Thoughts on writing: Skeleton King

Writing in the abstract has always come easily to me. When focusing on ideas rather than memory, I write storms: that is, when I’m in the right mood and willing. Truth is easy to write in nonfiction. Your quill is dripping with it. And the abstract is a beautiful surface to work with. My one problem is: I get attached. I hate to edit and change the abstract. I hate to change words that flow like rivers and sentences that end like waterfalls.

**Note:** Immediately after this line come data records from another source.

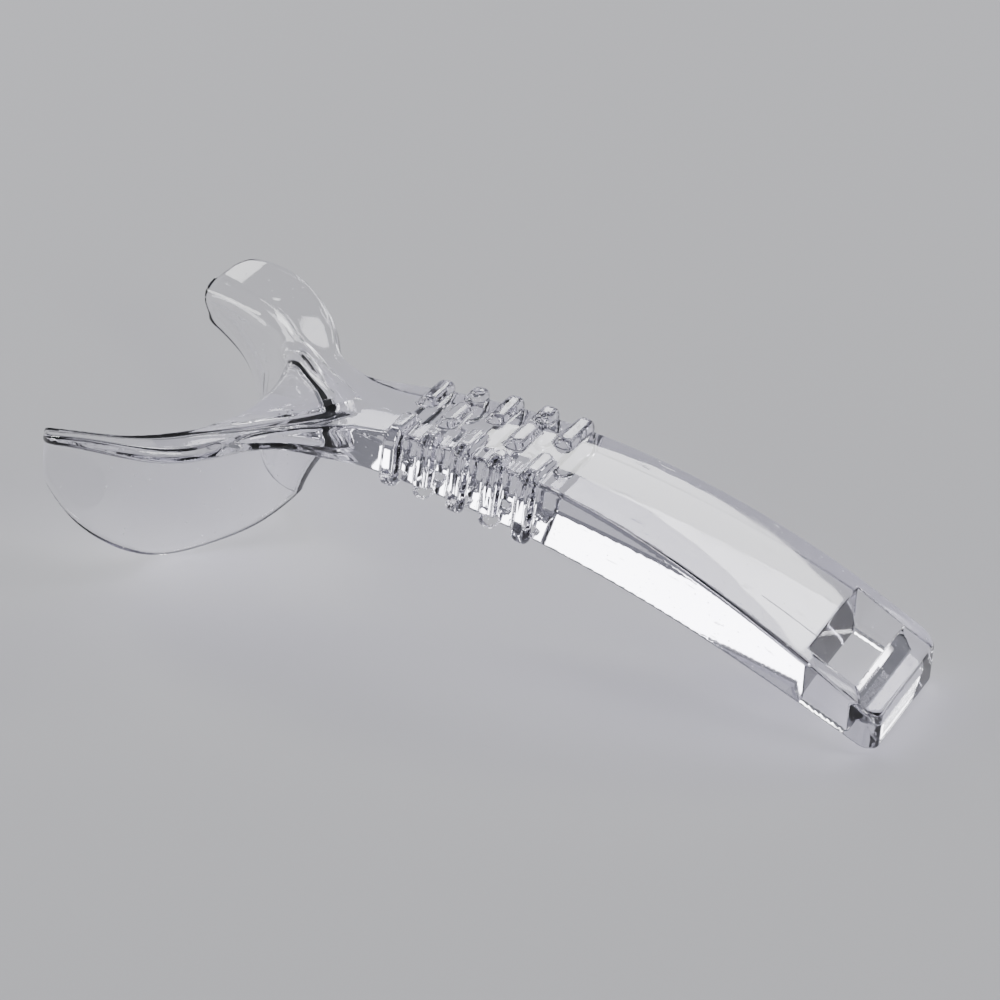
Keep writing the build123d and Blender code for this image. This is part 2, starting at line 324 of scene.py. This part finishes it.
def with_ribs(x, y, z, body):
    """Adds the rib rows: flat-topped bars wrapped round the handle, broken by short gaps."""
    top = top_curve(x)[0]
    bottom = bottom_curve(x)[0]
    side = np.abs(y) - width_curve(x)[0] - RIB_HEIGHT
    band = round_max(np.maximum(z - top, bottom - z) - RIB_HEIGHT, side, RIB_CORNER_RADIUS)
    taper = RIB_TAPER * np.clip(body, 0, RIB_HEIGHT)
    ribs = np.full_like(body, 50.0)
    for row, rib_x in enumerate(RIB_XS):
        centre = rib_x + RIB_LEAN * (z - (top + bottom) / 2) + RIB_SKEW * y
        across = np.abs(x - centre) - RIB_WIDTH / 2 + taper
        for low, high in ODD_ROW_BARS if row % 2 == 0 else EVEN_ROW_BARS:
            along = np.abs(y - (low + high) / 2) - (high - low) / 2
            along += RIB_END_TAPER * np.clip(body, 0, RIB_HEIGHT)
            bar = round_max(across, along, RIB_WIDTH / 2 - RIB_END_FLAT) / math.hypot(1, RIB_TAPER)
            ribs = np.minimum(ribs, round_max(bar, band, RIB_TOP_RADIUS))
    return round_min(body, ribs, RIB_ROOT_FILLET)


def with_slot(x, y, z, body):
    """Cuts the through slot, narrowest where the two mould halves met."""
    step = SLOT_DRAFT * (1 - np.abs(z - SLOT_PARTING_Z) / SLOT_DRAFT_REACH)
    half_length = (SLOT_END_X - SLOT_START_X) / 2 - step
    along = np.abs(x - (SLOT_START_X + SLOT_END_X) / 2) - half_length
    across = np.abs(y) - SLOT_HALF_WIDTH + step
    return round_max(body, -round_max(along, across, SLOT_CORNER_RADIUS), SLOT_EDGE_RADIUS)


def retractor(points):
    x, y, z = points[:, 0], points[:, 1], points[:, 2]
    body = sheet_and_handle(x, y, z)
    grip = (x > RIB_XS[0] - CUT_MARGIN) & (x < RIB_XS[-1] + CUT_MARGIN)
    body[grip] = with_ribs(x[grip], y[grip], z[grip], body[grip])
    tail = x > SLOT_START_X - CUT_MARGIN
    body[tail] = with_slot(x[tail], y[tail], z[tail], body[tail])
    return body


def slopes(shape, points, step=0.01):
    result = np.empty_like(points)
    for axis in range(3):
        shift = np.zeros(3)
        shift[axis] = step
        result[:, axis] = (shape(points + shift) - shape(points - shift)) / (2 * step)
    return result


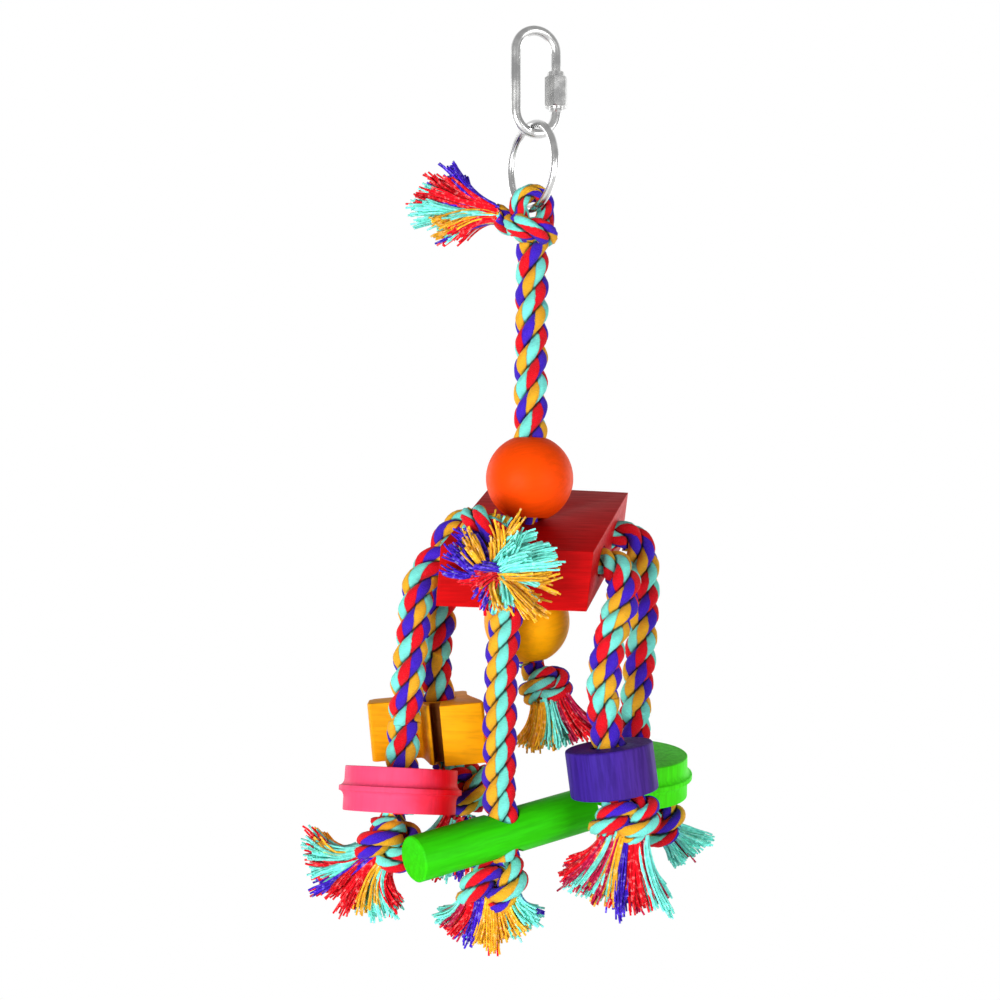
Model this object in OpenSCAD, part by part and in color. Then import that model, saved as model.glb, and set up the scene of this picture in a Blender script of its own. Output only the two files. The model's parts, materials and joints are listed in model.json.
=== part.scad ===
// Hanging bird toy: a screw link and a ring carry a knotted cotton rope,
// a bead, a slanted wooden block with five rope legs, and a second bead.
// The origin is the inside top of the link. X is right, Y is away, Z is up.

/* [Screw link] */
// thickness of the link's wire
link_wire = 2.8; // [2:0.1:4]
// width of the link between wire centres
link_w = 12.3; // [10:0.1:16]
// height of the link between wire centres
link_h = 29.4; // [24:0.1:40]
// turn of the link about the vertical
link_turn = 20; // [-45:1:45]
// width of the nut across its flats
nut_af = 6; // [5:0.1:8]
// length of the nut's six-sided part
nut_h = 8.9; // [6:0.1:12]
// length of rod that the nut leaves open when it is run up
mouth_h = 4.5; // [3:0.1:6]

/* [Ring] */
// outer diameter of the ring
ring_d = 26.3; // [20:0.1:40]
// thickness of the ring's wire
ring_wire = 2.2; // [1.5:0.1:4]
// turn of the ring about the vertical
ring_turn = -60; // [-90:1:90]

/* [Rope] */
// diameter of the rope where it hangs free
rope_d = 9.5; // [6:0.1:12]
// diameter of the rope where a hole squeezes it
tight_d = 8.4; // [5:0.1:11]
// diameter of the rope inside its knots
knot_rope_d = 7.6; // [4:0.1:9]
// size of the loops of a knot
knot_size = 2.55; // [2:0.05:4]
// height of a knot's loops against their width
knot_flat = 0.72; // [0.5:0.01:1]

/* [Red block] */
// width of the block, left to right
block_w = 42; // [30:0.5:60]
// depth of the block, front to back
block_d = 48; // [30:0.5:60]
// thickness of the block
block_h = 18; // [10:0.5:25]
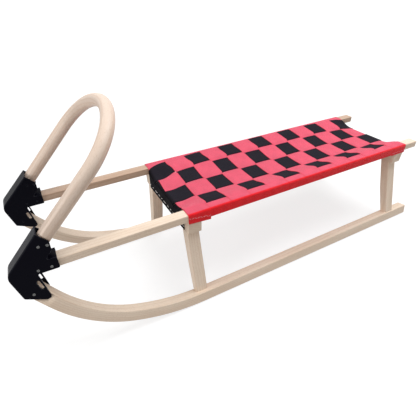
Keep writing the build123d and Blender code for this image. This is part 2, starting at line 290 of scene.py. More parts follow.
def strap_cloth(name, groove_and_edge_shade, light, top_sheen_colour, sheen, tint, gloss, rough):
    """Woven webbing from the strap's own UV, in metres, with painted shade in the grooves and along
    the edges, and a painted sheen that colours the upward faces paler.
    """
    material, tree, sockets = surface(name)
    place = add(tree, "ShaderNodeUVMap", uv_map="strap").outputs[0]
    cloth = use(tree, weave, Place=place)
    # painted shade: darker colour in the grooves between the yarns
    colour = blend(tree, ramp(tree, cloth["Ridges"], 0.0, 1.0, 0.25, 1.0), groove_and_edge_shade, light)
    # painted sheen: the upward faces of the webbing are coloured paler and pinker where the
    # overhead light falls on them
    painted_top_sheen = add(tree, "ShaderNodeAttribute", attribute_name="painted_top_sheen").outputs["Fac"]
    painted_top_sheen = calc(tree, "MULTIPLY", painted_top_sheen, ramp(tree, cloth["Ridges"], 0.0, 1.0, 0.8, 1.0))
    colour = blend(tree, painted_top_sheen, colour, top_sheen_colour)
    shade = ramp(tree, cloth["Cloud"], 0.3, 0.7, 0.90, 1.0)
    colour = blend(tree, 1.0, colour, shade, "MULTIPLY")
    # painted shade: a darker line along each strap's edges
    colour = blend(tree, calc(tree, "MULTIPLY", cloth["Selvedge"], 0.35), colour, groove_and_edge_shade)
    height = calc(tree, "MULTIPLY_ADD", cloth["Selvedge"], 0.5, cloth["Ridges"])
    feed(tree, sockets, colour, rough, height, 0.00022)
    sockets["Specular IOR Level"].default_value = gloss
    sockets["Sheen Weight"].default_value = sheen
    sockets["Sheen Roughness"].default_value = 0.45
    sockets["Sheen Tint"].default_value = tint
    return material


def bracket_paint(name):
    """Black powder coat with a fine orange peel, tinted slightly blue as a painted bluish
    reflection, and coloured blue-grey along the folds: partly worn paint, partly a painted edge
    highlight.
    """
    material, tree, sockets = surface(name)
    place = add(tree, "ShaderNodeTexCoord").outputs["Object"]
    peel = noise(tree, stretched(tree, place, (900.0, 900.0, 900.0)), 2.0)
    smudge = noise(tree, stretched(tree, place, (40.0, 40.0, 40.0)), 3.0)
    edge_mask = use(tree, wear, Width=0.0012, Patchiness=0.45, Place=place)["Mask"]
    # painted highlight and wear: the folds and cut edges are coloured a pale blue-grey
    worn_and_highlit_edge = calc(tree, "MULTIPLY", edge_mask, 0.5)
    colour = blend(tree, worn_and_highlit_edge, (0.004, 0.004, 0.008, 1), (0.20, 0.20, 0.26, 1))
    feed(tree, sockets, colour, ramp(tree, smudge, 0.3, 0.7, 0.24, 0.32), peel, 0.00003)
    sockets["Specular IOR Level"].default_value = 0.03
    return material


def plain_detail(name, low, high, rough=0.6, metallic=0.0, scale=2500.0, depth=0.0001):
    """Small fittings: a colour that varies a little at a given scale."""
    material, tree, sockets = surface(name)
    place = add(tree, "ShaderNodeTexCoord").outputs["Object"]
    spots = noise(tree, stretched(tree, place, (scale, scale, scale)), 2.0)
    colour = blend(tree, spots, low, high)
    feed(tree, sockets, colour, ramp(tree, spots, 0.3, 0.7, rough, rough + 0.12), spots, depth)
    sockets["Metallic"].default_value = metallic
    return material


leg_lean = math.radians(12.5)
left_rail_beech = beech("left_rail_beech", turned=(0, 0, -quarter), moved=(0.1, 0.02, -0.19))
# painted shade: the right rail's beech is coloured darker all over than the left rail's, standing
# in for the shade on it
right_rail_beech = beech("right_rail_beech", turned=(0, 0, -quarter), moved=(0.6, 0.02, -0.17),
                         pale=(0.60, 0.43, 0.32, 1), deep=(0.49, 0.32, 0.22, 1))
beam_beech = beech("beam_beech", moved=(0.2, 0.16, -0.17), deep=(0.76, 0.59, 0.45, 1))
left_leg_beech = beech("left_leg_beech", turned=(0, quarter + leg_lean, 0), moved=(0, 0.03, 0))
right_leg_beech = beech("right_leg_beech", turned=(0, quarter - leg_lean, 0),
                        moved=(0.3, 0.05, 0))
runner_beech = beech("runner_beech", carried="along_batten", moved=(0, 0.012, 0.01))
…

I’ll admit. I’m a bit attached to the truth in the way it presents itself first, but with fiction the truth becomes more sly, more fickle to present. What does someone notice about someone when they first meet them? Is it that their eyeliner is applied asymmetrically or that their eyes are the color of the door to their childhood home. Or is it that they keep sneaking looks at the clock, tapping their wrist as if it would speed up time. Perception is a tricky substance, and we slide between something aiming at realistic and a little cheesy. Then again life is cheesy sometimes. A guy once told me he wanted to meet me ever since he saw me: he remembered my blue eyes from the first day he saw me. But I don’t know that that’s something I’d write. I prefer the slow build. Friendships that start a little romantic and blossom.

That is… when I write romance at all. Sometimes what I need is friendships or adventure. Sometimes the stories wrap themselves in philosophy and twist my pen into a political instrument. And sometimes I write about love. Or twisted love. Or family. My pen seems to find itself indiscriminate when it comes to genres, although my eyes are much more particular.

Yet either way I miss the ease of writing before I felt nervous to do so. Before perfectionism took the reins and drove the horses to death. And so stagnant I sit on a mountain of ideas like a skeleton King. Each idea lacking the flesh to push it forward, rolling around like a cloud waiting to drop rain at any second.

I want to be a writer, but I can’t fight the skeleton war.